#### WORK TO BE COMPLETED
Wherever the word "with" shows up in a line, please copy that line.

#### RECORD EXTRACTS
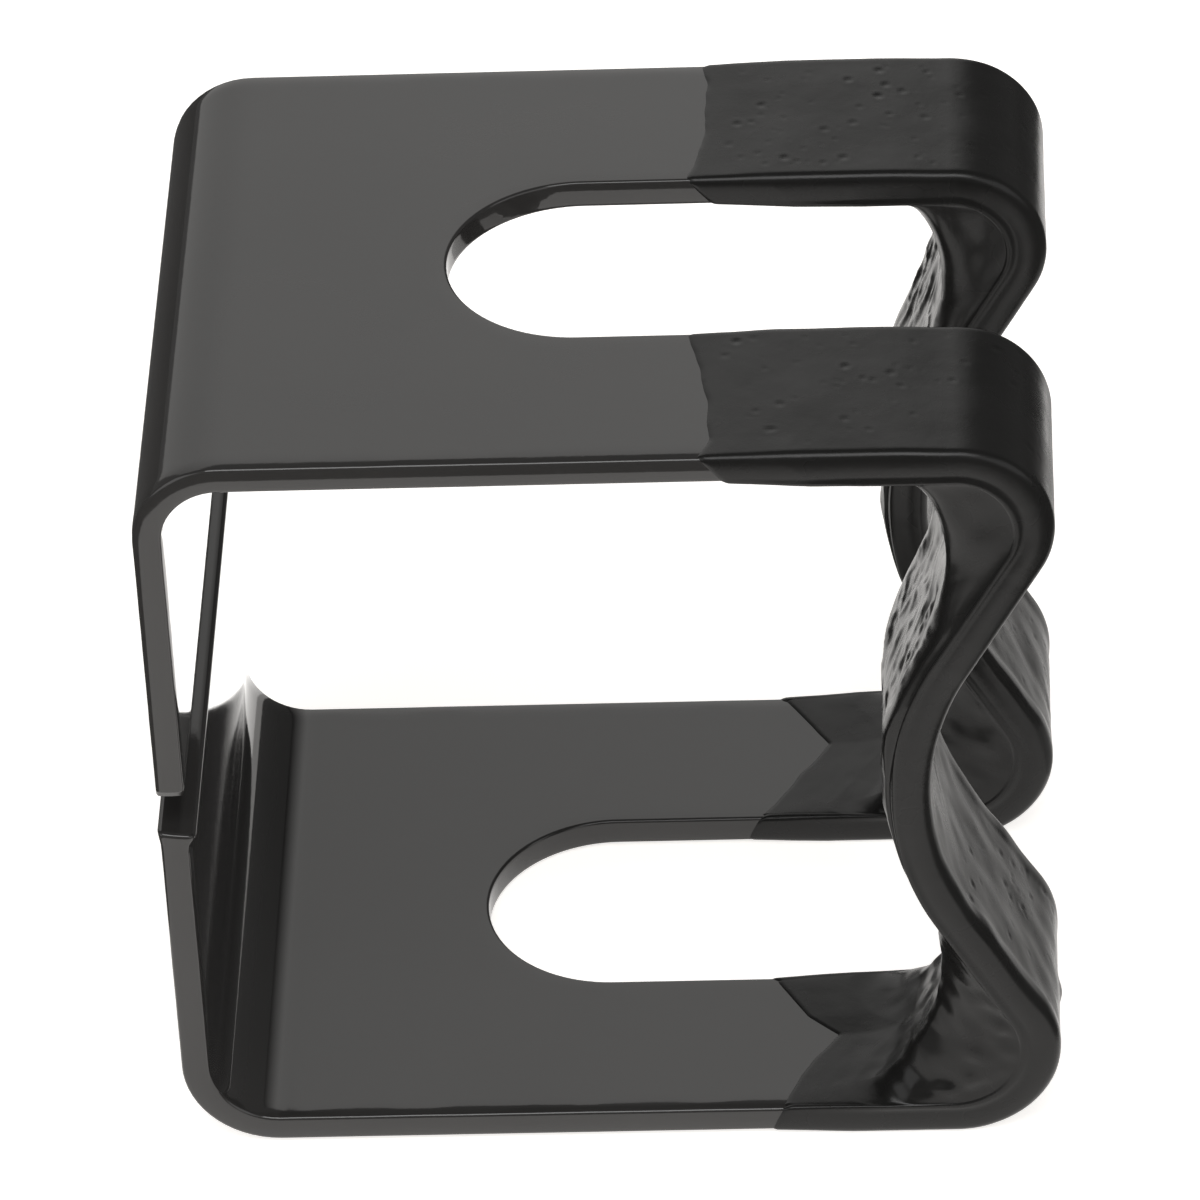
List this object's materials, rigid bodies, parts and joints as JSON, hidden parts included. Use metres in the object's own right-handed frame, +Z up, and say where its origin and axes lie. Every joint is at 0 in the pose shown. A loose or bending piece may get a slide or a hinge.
{
  "type": "formed strap clip",
  "caption": "Flat steel strap bent into a box-shaped clip, with a gap in its back wall, and a slot that leaves two inward-folded fingers in dipped vinyl coats.",
  "frame": {"origin": "centre of the bounding box's bottom", "axes": "+X from the gap in the back wall towards the two fingers, +Y across the strap to the rear, +Z up from the bottom plate to the top plate"},
  "size_m": [0.0921, 0.071, 0.0883],
  "materials": {
    "black_paint": "gloss",
    "black_vinyl": "matt"
  },
  "bodies": {
    "lower_half": {"strap_lower": "black_paint", "front_vinyl_lower": "black_vinyl", "rear_vinyl_lower": "black_vinyl"},
    "upper_half": {"strap_upper": "black_paint", "front_vinyl_upper": "black_vinyl", "rear_vinyl_upper": "black_vinyl"}
  },
  "joints": [
    {"name": "clip_flex", "type": "hinge", "parent": "lower_half", "child": "upper_half", "pos_m": [0.03086, 0, 0.04452], "axis": [0, 1, 0], "range_deg": [-3, 5], "stiffness_Nm_per_rad": 110}
  ]
}
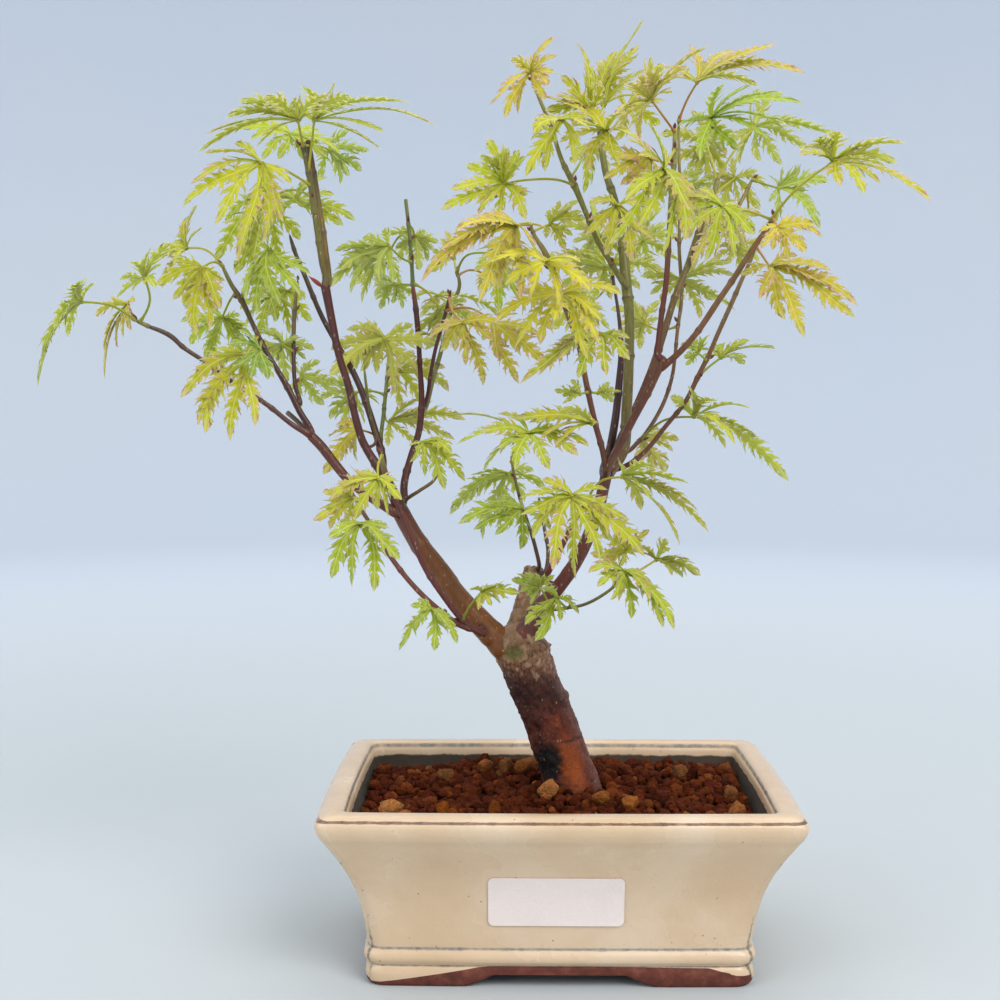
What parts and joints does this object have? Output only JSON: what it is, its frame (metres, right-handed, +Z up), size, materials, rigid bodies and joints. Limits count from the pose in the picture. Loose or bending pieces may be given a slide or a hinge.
{
  "type": "potted bonsai maple",
  "caption": "Small leaning maple tree with finely cut leaves, growing in a shallow rectangular glazed pot with a granule top layer and a blank label.",
  "frame": {"origin": "on the floor under the feet, below the middle of the whole plant's overall box", "axes": "+Z up, -Y out of the pot's long front face that carries the label, +X to the right seen from the front, along the pot's length"},
  "size_m": [0.3132, 0.1481, 0.3769],
  "materials": {
    "glaze": "cream glaze over brown clay, thin brown wear along the edges, bare brown clay foot",
    "label": "white coated paper, bare",
    "mesh": "dark plastic drainage mesh",
    "soil": "dark moist soil",
    "granules": "rough red-brown baked clay granules",
    "bark": "grey-brown flaking bark over red-brown wood",
    "twig_bark": "smooth dark red-brown young bark with pale dots",
    "green_bark": "smooth olive young bark",
    "leaf": "thin lime-green living leaf, tinged orange at some edges"
  },
  "bodies": {
    "root": {"pot": "glaze", "pot_label": "label", "drainage_mesh_left": "mesh", "drainage_mesh_right": "mesh", "soil": "soil", "granule_layer": "granules", "trunk": "bark", "left_branch": "twig_bark", "right_branch": "twig_bark", "left_leader": "twig_bark", "left_second_twig": "twig_bark", "left_fork": "twig_bark", "left_reach": "twig_bark", "left_rise": "twig_bark", "left_upright": "twig_bark", "right_front_twig": "twig_bark", "right_front_twig_up": "twig_bark", "right_front_twig_out": "twig_bark", "right_green_stem": "green_bark", "right_back_twig": "twig_bark", "right_dark_stem": "twig_bark", "centre_cut_twig": "twig_bark", "left_reach_leaves": "leaf", "left_rise_leaves": "leaf", "left_rise_side": "leaf", "left_leader_leaves": "leaf", "left_inner": "leaf", "left_upright_leaves": "leaf", "left_side": "leaf", "left_right": "leaf", "left_front": "leaf", "left_low": "leaf", "right_short": "leaf", "centre": "leaf", "right_low": "leaf", "right_left": "leaf", "right_inner": "leaf", "right_green_leaves": "leaf", "right_up_leaves": "leaf", "right_arc": "leaf", "right_back_leaves": "leaf", "right_out_leaves": "leaf", "right_far": "leaf", "right_outer": "leaf", "right_dark_leaves": "leaf"}
  },
  "joints": []
}
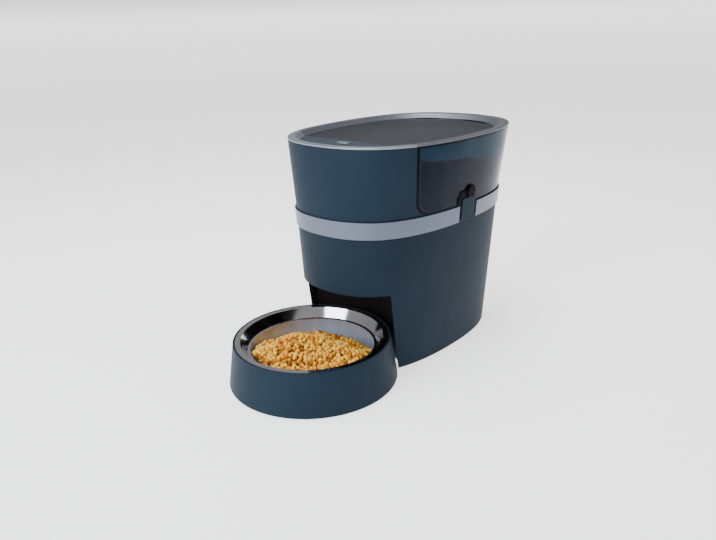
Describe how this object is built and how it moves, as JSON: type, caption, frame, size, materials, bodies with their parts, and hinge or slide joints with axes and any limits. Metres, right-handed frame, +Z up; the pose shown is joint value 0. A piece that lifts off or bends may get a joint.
{
  "type": "automatic pet feeder",
  "caption": "Countertop pet feeder: a lidded tinted hopper over a belt conveyor that drops food through a front recess into a docked tray with a steel bowl.",
  "frame": {"origin": "centre of the whole footprint, on the floor the feet and the bowl tray stand on", "axes": "+Z up, the bowl towards -Y, +X towards the right when looking along +Y from the bowl"},
  "size_m": [0.241, 0.4762, 0.3034],
  "materials": {
    "navy_shell": "fine matte texture",
    "silver_trim": "satin silver paint",
    "smoked_window": "polished smoked clear plastic",
    "tinted_tank": "polished blue tinted clear plastic",
    "control_grey": "fine satin texture",
    "inner_black": "plain moulded",
    "steel_bowl": "polished stainless steel",
    "steel_pins": "zinc plated",
    "rubber_black": "soft matte rubber",
    "belt_rubber": "food grade rubber",
    "roller_white": "moulded acetal",
    "gear_white": "moulded acetal",
    "bush_bronze": "sintered bronze",
    "motor_body": "plain zinc plated can",
    "board_green": "solder mask",
    "cell_jacket": "printed jacket, left plain",
    "contact_spring": "nickel plated strip"
  },
  "bodies": {
    "body": {"base_housing": "navy_shell", "base_plate": "inner_black", "rubber_feet": "rubber_black", "base_screws": "steel_pins", "trim_band": "silver_trim", "latch_pins": "steel_pins", "latch_studs": "navy_shell", "front_cover": "navy_shell", "hopper": "tinted_tank", "hopper_liner": "inner_black", "hopper_funnel": "navy_shell", "front_rim": "silver_trim", "lid_hinge_pin": "steel_pins", "control_cap": "control_grey", "button_dome": "rubber_black", "control_board": "board_green", "conveyor_frame": "inner_black", "conveyor_belt": "belt_rubber", "roller_bushings": "bush_bronze", "motor_bracket": "steel_pins", "gear_motor": "motor_body", "motor_screws": "steel_pins", "food_chute": "inner_black", "chute_sensors": "inner_black", "battery_case": "inner_black", "battery_cells": "cell_jacket", "battery_contacts": "contact_spring", "power_inlet": "inner_black"},
    "lid": {"lid_frame": "silver_trim", "lid_window": "smoked_window", "lid_seal": "rubber_black"},
    "button": {"feed_button": "silver_trim"},
    "latch_r": {"latch_right": "navy_shell"},
    "latch_l": {"latch_left": "navy_shell"},
    "drive": {"drive_roller": "roller_white", "drive_gear": "gear_white"},
    "idler": {"idler_roller": "roller_white"},
    "pinion": {"motor_pinion": "gear_white"},
    "door": {"battery_door": "navy_shell"},
    "tray": {"bowl_tray": "navy_shell", "tray_pads": "rubber_black"},
    "bowl": {"steel_bowl": "steel_bowl"}
  },
  "joints": [
    {"name": "lid_hinge", "type": "hinge", "parent": "body", "child": "lid", "pos_m": [0, 0.23535, 0.2976], "axis": [-1, 0, 0], "range_deg": [0, 95]},
    {"name": "feed_press", "type": "slide", "parent": "body", "child": "button", "axis": [0, 0, -1], "range_m": [0, 0.0015], "stiffness_N_per_m": 1000, "deforming": ["button_dome"]},
    {"name": "latch_right_hinge", "type": "hinge", "parent": "body", "child": "latch_r", "pos_m": [0.10591, 0.06905, 0.1903], "axis": [0, 1, 0], "range_deg": [0, 35]},
    {"name": "latch_left_hinge", "type": "hinge", "parent": "body", "child": "latch_l", "pos_m": [-0.10591, 0.06905, 0.1903], "axis": [0, -1, 0], "range_deg": [0, 35]},
    {"name": "drive_spin", "type": "hinge", "parent": "body", "child": "drive", "pos_m": [0, -0.02065, 0.142], "axis": [1, 0, 0], "continuous": true},
    {"name": "idler_spin", "type": "hinge", "parent": "body", "child": "idler", "pos_m": [0, 0.12935, 0.132], "axis": [1, 0, 0], "continuous": true},
    {"name": "pinion_spin", "type": "hinge", "parent": "body", "child": "pinion", "pos_m": [0.043, 0.01185, 0.142], "axis": [1, 0, 0], "continuous": true},
    {"name": "door_slide", "type": "slide", "parent": "body", "child": "door", "axis": [0, 1, 0], "range_m": [0, 0.05]},
    {"name": "tray_slide", "type": "slide", "parent": "body", "child": "tray", "axis": [0, -1, 0], "range_m": [0, 0.12]},
    {"name": "bowl_lift", "type": "slide", "parent": "tray", "child": "bowl", "axis": [0, 0, 1], "range_m": [0, 0.05]}
  ],
  "couplings": [
    {"joint": "idler_spin", "follows": "drive_spin", "ratio": 1},
    {"joint": "pinion_spin", "follows": "drive_spin", "ratio": -2.25}
  ]
}
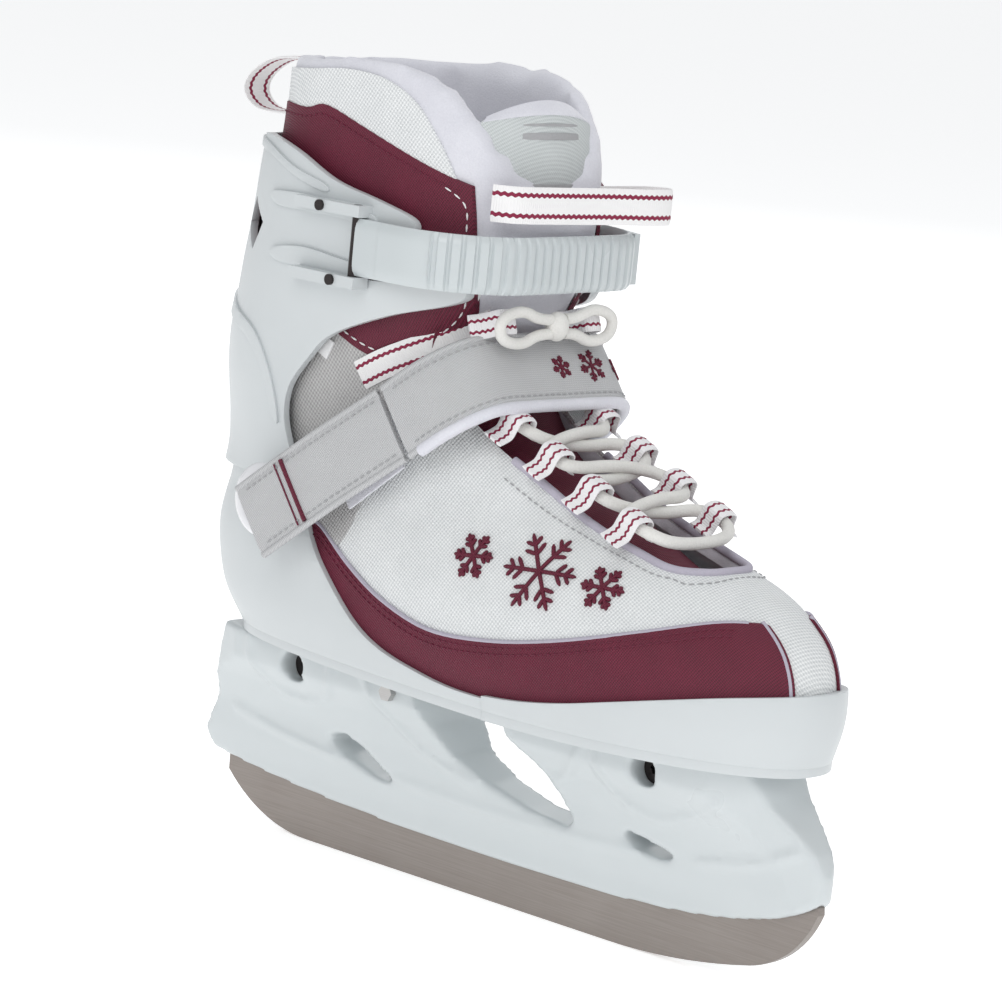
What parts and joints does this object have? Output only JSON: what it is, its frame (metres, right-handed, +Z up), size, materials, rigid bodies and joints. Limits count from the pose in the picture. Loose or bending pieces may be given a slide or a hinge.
{
  "type": "ice skate",
  "caption": "Recreational soft-boot ice skate for the left foot: steel blade in a plastic holder, laced padded boot, hinged cuff, ratchet ladder strap and hook-and-loop instep strap.",
  "frame": {"origin": "on the running edge of the blade, in the blade's middle plane, below the ankle-to-ball stretch of the foot", "axes": "+X towards the toe, +Y towards the wearer's left (outer side of this left skate), +Z up"},
  "size_m": [0.302, 0.1203, 0.2915],
  "materials": {
    "blade_steel": "brushed",
    "holder_plastic": "satin",
    "dark_steel": "blackened",
    "shell_plastic": "satin",
    "strap_plastic": "satin",
    "board": "matt fibre board",
    "foam": "brushed cloth on foam",
    "lining": "soft cloth",
    "plush": "soft plush",
    "burgundy_weave": "coarse weave",
    "grey_mesh": "mesh",
    "white_mesh": "mesh",
    "tongue_fabric": "fine weave",
    "grey_webbing": "woven",
    "ribbon": "grosgrain with thin stripes",
    "lace": "braided",
    "cap_white": "gloss"
  },
  "bodies": {
    "boot": {"blade": "blade_steel", "blade_holder": "holder_plastic", "holder_bolts": "dark_steel", "holder_nuts": "dark_steel", "pillar_screws": "dark_steel", "heel_cup_sole": "shell_plastic", "toe_rand": "shell_plastic", "sole_screws": "dark_steel", "lasting_board": "board", "foot_bed": "foam", "side_panel_medial": "burgundy_weave", "side_panel_lateral": "burgundy_weave", "quarter_medial": "grey_mesh", "quarter_lateral": "grey_mesh", "vamp": "white_mesh", "lower_lining": "lining", "tongue_lower": "burgundy_weave", "pivot_rivets": "dark_steel", "pivot_caps": "cap_white", "instep_strap": "grey_webbing", "strap_underlay": "plush", "loop_patch": "plush", "strap_rivet": "dark_steel", "lace_loops_lower": "ribbon", "lace_lower": "lace"},
    "cuff": {"cuff": "shell_plastic", "collar_padding": "plush", "collar_panel_medial": "burgundy_weave", "collar_panel_lateral": "burgundy_weave", "collar_mesh": "white_mesh", "tongue_upper": "tongue_fabric", "strap_lugs": "shell_plastic", "strap_hinge_pin": "dark_steel", "strap_screws": "dark_steel", "buckle_base": "shell_plastic", "buckle_rivet": "dark_steel", "lever_pin": "dark_steel", "pawl_pin": "dark_steel", "pawl_springs": "dark_steel", "lace_loops_upper": "ribbon", "lace_bow": "lace", "heel_pull_loop": "ribbon", "front_pull_loop": "ribbon"},
    "ladder_strap": {"ladder_strap": "strap_plastic"},
    "buckle_lever": {"buckle_lever": "strap_plastic"},
    "buckle_pawl": {"buckle_pawl": "strap_plastic"},
    "strap_tab": {"strap_tab": "grey_webbing", "hook_patch": "plush"}
  },
  "joints": [
    {"name": "cuff_flex", "type": "hinge", "parent": "boot", "child": "cuff", "pos_m": [-0.078, 0, 0.1315], "axis": [0, 1, 0], "range_deg": [-2, 10], "stiffness_Nm_per_rad": 60, "deforming": ["instep_strap"]},
    {"name": "ladder_strap_swing", "type": "hinge", "parent": "cuff", "child": "ladder_strap", "pos_m": [-0.041, -0.05165, 0.227], "axis": [0, 0, -1], "range_deg": [0, 75]},
    {"name": "lever_lift", "type": "hinge", "parent": "cuff", "child": "buckle_lever", "pos_m": [-0.038, 0.06053, 0.227], "axis": [0, 0, 1], "range_deg": [0, 65], "stiffness_Nm_per_rad": 0.05},
    {"name": "pawl_release", "type": "hinge", "parent": "cuff", "child": "buckle_pawl", "pos_m": [-0.054, 0.05973, 0.227], "axis": [0, 0, 1], "range_deg": [0, 10], "stiffness_Nm_per_rad": 0.1},
    {"name": "strap_tab_peel", "type": "hinge", "parent": "boot", "child": "strap_tab", "pos_m": [-0.02077, -0.0468, 0.16821], "axis": [-0.6157, 0, 0.788], "range_deg": [0, 95]}
  ]
}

#### REPLY TO THE TASK
  "caption": "Flat steel strap bent into a box-shaped clip, with a gap in its back wall, and a slot that leaves two inward-folded fingers in dipped vinyl coats.",
  "caption": "Small leaning maple tree with finely cut leaves, growing in a shallow rectangular glazed pot with a granule top layer and a blank label.",
    "twig_bark": "smooth dark red-brown young bark with pale dots",
Describe how this object is built and how it moves, as JSON: type, caption, frame, size, materials, bodies with their parts, and hinge or slide joints with axes and any limits. Metres, right-handed frame, +Z up; the pose shown is joint value 0. A piece that lifts off or bends may get a joint.
  "caption": "Countertop pet feeder: a lidded tinted hopper over a belt conveyor that drops food through a front recess into a docked tray with a steel bowl.",
    "ribbon": "grosgrain with thin stripes",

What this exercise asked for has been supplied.